In welcoming the investigation results, the Philippine Embassy in Washington D.C. said the report effectively cleared the Filipino workers after they were initially held accountable in the independent investigation commissioned by Black Elk, which virtually absolved the firm of responsibility for the accident.
The platform operator, the embassy said, had earlier claimed that the workers’ poor English skills were a factor in the accident, a claim that BSEE debunked in its report.
“We are greatly relieved to learn from the official BSEE investigation report that the Filipino workers were not responsible for the tragedy, contrary to earlier assertions made by Black Elk Energy President John Hoffman who had wrongfully attributed the accident to our workers,” Ambassador Jose Cuisia Jr. said in a statement.
“It had always been our position that our workers could not have been responsible for the accident and that they were actually the victims of a terrible accident that could easily have been prevented…. The Filipino workers who were on board the ill-fated platform all had extensive experience in offshore oil platforms in the Philippines, the Middle East, Europe and other parts of the world,” Ambassador Cuisia said, adding that the workers were fluent in English.

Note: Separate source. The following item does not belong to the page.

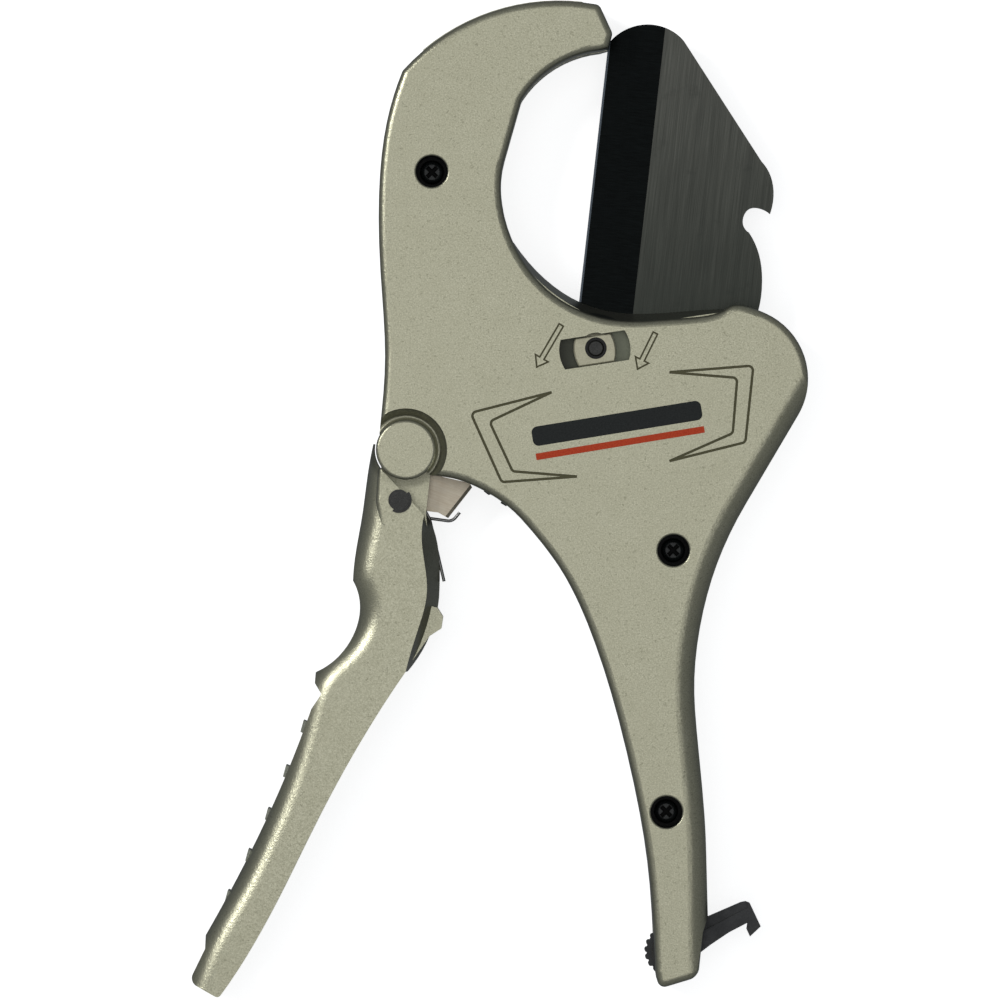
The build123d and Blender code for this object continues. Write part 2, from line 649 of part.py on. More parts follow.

The BSEE report, as Salerno stated in his statement, pointed to several lapses of the platform operator and its contractors, including: “no hazard identification; conducting ‘hot work’ without taking required safety precautions; failure to isolate hydrocarbons inside an oil tank; ineffective communication among contractors; and a climate in which workers feared retaliation if they raised safety concerns.”
The BSEE panel recommended that Black Elk and other oil platform operators in the area conduct a “safety stand down… to discuss the events leading to the explosion and fire… and review proper safety procedures.”